What Does MLOps Mean?
Machine learning operations (MLOps) is an approach to managing the entire lifecycle of a machine learning model — including its training, tuning, everyday use in a production environment and retirement.
MLOps, which is sometimes referred to as DevOps for ML, seeks to improve communication and collaboration between the data scientists who develop machine learning models and the operations teams who oversee an ML model's use in production. It achieves this by automating as many repetitive tasks as possible and improving feedback loops.
An important goal of MLOps is to help stakeholders use artificial intelligence (AI) tools to solve business problems while also ensuring an ML model's output meets best practices for responsible and trustworthy AI.
Techopedia Explains MLOps
MLOps was developed with the knowledge that not all data scientists and ML engineers have experience with programming languages and IT operations. The continuous feedback loops that MLOps provides allows employees outside data science to focus solely on what they know best instead of having to stop and learn new skills.
An MLOps rollout requires five important components to be successful:
1. Pipelines
ML pipelines automate the workflow it takes to produce a machine learning model. A well-designed pipeline supports two-way flows for data collection, data cleaning, data transformation, feature extraction and model validation.
2. Monitoring
Machine learning uses iterative mathematical functions instead of programmed instructions, so it's not unusual for an ML model’s performance to decline over time as new data is introduced. This phenomenon, which is known as model drift, requires continuous monitoring to ensure model outputs remain within acceptable limits.
3. Collaboration
Successful ML deployments require a variety of technical skills as well as a work environment that values inter-departmental collaboration. Feedback loops can help bridge the cultural and technical gaps between the data scientists who create machine learning models and the operations teams who manage them in production.
4. Versioning
In addition to versioning code releases, other elements that need to be tracked include training data and meta-information that describes specific ML models.
5. Validation
MLOps uses shift left testing to reduce bugs in development and shift right testing to reduce bugs in operations. Shift right is a synonym for "testing in production."
MLOps Implementation
A well-designed MLOps implementation can be used as a monitoring and automation system for ML models from the early stages of development to end-of-life. At its best, MLOps will support the needs of data scientists, software developers, compliance teams, data engineers, ML researchers and business leaders.

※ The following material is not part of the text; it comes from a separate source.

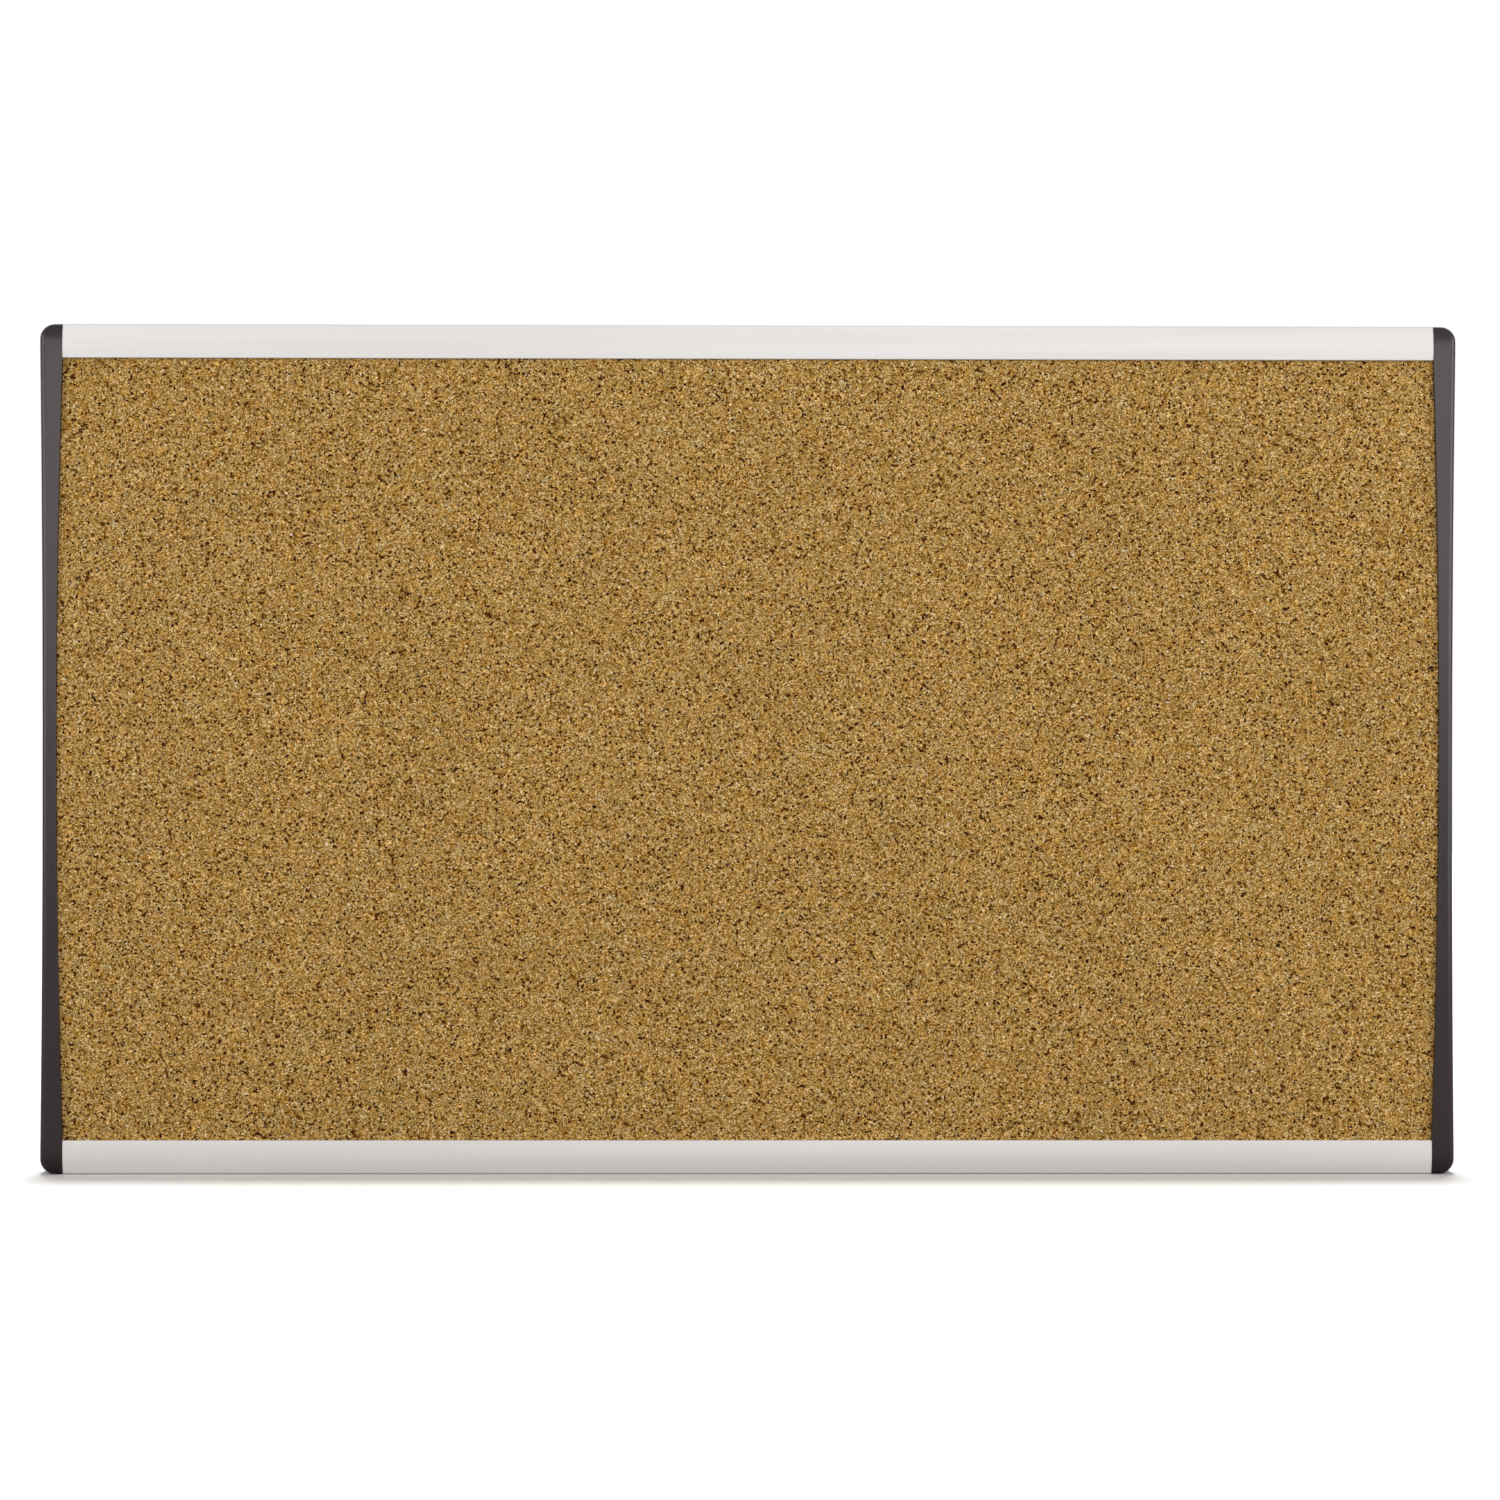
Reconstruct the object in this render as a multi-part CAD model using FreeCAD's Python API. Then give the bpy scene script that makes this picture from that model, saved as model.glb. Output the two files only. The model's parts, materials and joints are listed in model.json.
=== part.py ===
import FreeCAD, Part
import math
import os

# A wall-hung cork bulletin board: a laminated cork panel held between two aluminium rails
# and two moulded end caps, with two keyhole hangers that slide in the top rail's rear groove.
#
# Frame, in millimetres: X runs along the board, +Z is up and the board faces -Y. The wall is
# the plane y = 0, and the origin is midway between the two hangers' keyholes on that plane.
# Depth is measured from the wall towards the front, and inset from a board's top or bottom
# edge towards its middle.

# Outer size
BOARD_WIDTH = 762.0
BOARD_HEIGHT = 457.2
HANGING_INSET = 17.0

# Panel: three sheets, from the back forwards
PANEL_BACK = 7.2
BACKING_THICKNESS = 0.5
CORE_THICKNESS = 8.0
CORK_THICKNESS = 2.0
PANEL_INSET = 11.0
PANEL_SIDE_INSET = 5.0

# Rail extrusion
RAIL_HEIGHT = 18.3
RAIL_BACK = 2.0
RAIL_WEB_INSET = 28.2
RAIL_WALL = 1.2
CREST_INSET = 12.5
CREST_DEPTH = 20.1
CROWN_RADIUS = 45.0
RAIL_OUTER_ROUND = 1.3
RAIL_LIP_ROUND = 0.4

# Groove behind each rail
GROOVE_LIP = 1.2
GROOVE_FLOOR = 6.0
GROOVE_START = 2.0
GROOVE_END = 27.0
GROOVE_OPENING_START = 4.2
GROOVE_OPENING_END = 24.8

# Screw port inside each rail
PORT_INSET = 6.8
PORT_DEPTH = 11.4
PORT_RADIUS = 1.6
PORT_BOSS_RADIUS = 3.2

# End caps
CAP_WIDTH = 12.4
CAP_CORNER_RADIUS = 8.0
CAP_OUTER_WAIST = 1.1
CAP_INNER_WAIST = 3.5
CAP_INNER_BLEND_RADIUS = 60.0
CAP_PROUD = 0.4
CAP_MIDDLE_DEPTH = 19.6
CAP_OUTER_ROUND = 3.0
CAP_INNER_ROUND = 0.6
CAP_SCREW_SEAT = 7.0
CAP_COUNTERBORE_RADIUS = 3.9
CAP_SCREW_CLEARANCE_RADIUS = 2.1
SPIGOT_LENGTH = 10.0
SPIGOT_PLATES = (((1.5, 3.1), (7.6, 16.8)), ((3.1, 9.4), (14.8, 17.3)))
POCKET_COUNT = 9
POCKET_LENGTH = 40.0
POCKET_RIB = 4.0
POCKET_DEPTH = 3.2
POCKET_INNER = 7.3
POCKET_OUTER = 3.3
POCKET_ROUND = 1.0

# Cap screws
SCREW_LENGTH = 25.4
SCREW_SHANK_RADIUS = 1.55
SCREW_HEAD_RADIUS = 3.4
SCREW_HEAD_HEIGHT = 2.2
SCREW_HEAD_ROUND = 0.9
SCREW_POINT = 3.0
SCREW_TIP_RADIUS = 0.3
SCREW_SLOT = 0.9
SCREW_RECESS_REACH = 1.9
SCREW_RECESS_DEPTH = 1.4

# Hangers
HANGER_LENGTH = 44.0
HANGER_SPACING = 406.4
HANGER_THICKNESS = 1.5
HANGER_FLANGE_START = 2.2
HANGER_FLANGE_END = 26.8
HANGER_CROWN_START = 4.6
HANGER_CROWN_END = 24.4
HANGER_FLANGE_DEPTH = 4.9
HANGER_BEND_RADIUS = 1.8
HANGER_INNER_BEND_RADIUS = 0.3
HANGER_CORNER_RADIUS = 1.0
KEYHOLE_RADIUS = 4.5
KEYSLOT_RADIUS = 2.1
KEYSLOT_RISE = 7.0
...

Unfortunately, MLOps has a high failure rate when it is not implemented properly. One of the most common challenges is cultural, created by competing priorities and siloed communication between business divisions. In response, new tools and services that facilitate feedback loops as well the technical aspects of a model's lifecycle are being adopted on a frequent basis.
MLOps vs DevOps
MLOps and DevOps share many similarities in their development phases. They both support the continuous integration of source control, automated testing and a continuous delivery approach to code releases. An important difference, however, is that while DevOps embraces a shift left approach to conducting integration tests and unit tests during the development phase, MLOps uses both shift left and shift right testing to prevent model drift in production.
MLOps Best Practices
MLOps teams are cross-functional, which means they have a mix of stakeholders from different departments within the organization. To ensure data scientists, engineers, analysts, operations and other stakeholders can develop and deploy ML models that continue to product optimal results, it’s important for the team to maintain good communication throughout the model’s lifecycle and follow best practices for each of the pipeline’s components. This includes:
Data Preparation
Data is the backbone of a ML model, and data quality is an important consideration. It is important to ensure the data used to train ML models follows best practices for data preprocessing. This includes best practices for data transformation, exploratory data analysis and data cleaning.
Feature Engineering
An important goal of feature engineering is to optimize the accuracy of a supervised learning outputs. Best practices include a process known as data verification. It's also important to make sure feature extraction scripts can be reused in production for retraining.
Data Labeling
Label quality is very important for supervised learning tasks. A best practice is to ensure the labelling process is well-defined and peer-reviewed.
Training and Tuning
It's useful to train and tune simple, interpretable ML models to start with because they are easier to debug. ML toolkits such as Google Cloud AutoML, MLflow, Scikit-Learn and Microsoft Azure ML Studio can make the debugging process easier for more complex models.
Review and Governance
Like DevOps, MLOps best practices include keeping track of versioning. This includes tracing the model’s lineage for changes throughout the model's lifecycle. Cloud platforms such as mlflow or Amazon SageMaker can be used to support this best practice.
Monitoring
After deploying the model, an important best practice is to monitor model outputs and summary statistics on a continual basis. This includes keeping an eye on:
- The infrastructure on which the model is deployed to ensure it meets benchmarks in terms of load, usage, storage and health.
- Statistical summaries that indicate the existence of bias introduced by input data that is either over-represented or under-represented.
- The ML model itself. An automated alert system can be used to trigger a model’s re-training process when outputs for the model drift beyond acceptable statistical boundaries.